During the Second World War Bassett served as chairman of the Australian Army's Mechanisation Board and as a member of the Commonwealth Advisory Committee for Aeronautics. His firm carried out works for the government, installing equipment at aircraft production facilities, munitions facilities and military hospitals. He also installed six low-pressure chambers for training Royal Australian Air Force personnel in high-altitude operations and assisted in the installation of a penicillin fermentation plant for the Commonwealth Serum Laboratories. In 1942 he served as president of the Institution of Engineers Australia (IEAust), of which he had been a founding member in 1919.

Bassett's firm prospered in the post-war recovery, carrying out works in rural hospitals and newly built factories, including for Holden and the Queensland sugar industry. From 1951 to 1975 he was a member of the government-owned Gas and Fuel Corporation of Victoria. In 1958 Bassett received the Peter Nicol Russell Memorial Medal from the IEAust. He was appointed a Knight Commander of the Order of the Bath in the 1959 Birthday Honours for public services. By 1971 Bassett's engineering practice employed 250 people in nine offices and had three associate companies overseas. Bassett retired in 1971 but continued to provide advice on a consultancy basis until his death.

== Other interests ==
Bassett was a director of Renison from 1958 to 1968 and of the Mount Lyell Mining and Railway Company from 1969 to 1974. He was also director of Colonial Mutual and several fertiliser companies.

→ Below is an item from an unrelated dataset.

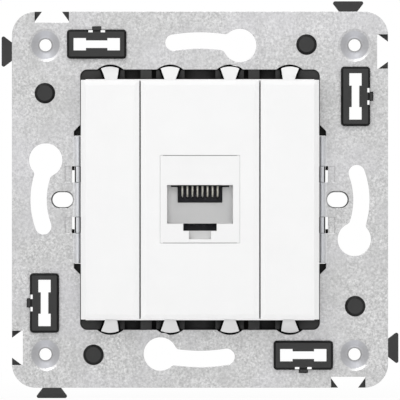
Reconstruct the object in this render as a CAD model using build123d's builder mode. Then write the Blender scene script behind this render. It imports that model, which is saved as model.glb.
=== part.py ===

In 1963 he was elected president of the Melbourne Club.
In 1973 he was appointed an honorary member of the Australasian Institute of Mining and Metallurgy and was the founding president of the Copper Producers' Association of Australia. He was also a trustee and member of the finance committee of the Melbourne Museum of Applied Science and an honorary consultant to and member of the finance committee at the Parkes Observatory. In his spare time he enjoyed sailing, fishing, golf and woodwork.

Bassett died at Toorak on 8 March 1978 and was cremated. The main lecture theatre at the engineering school at Monash University is named in Bassett's honour. W. E. Bassett and Partners was bought by AECOM in 2004.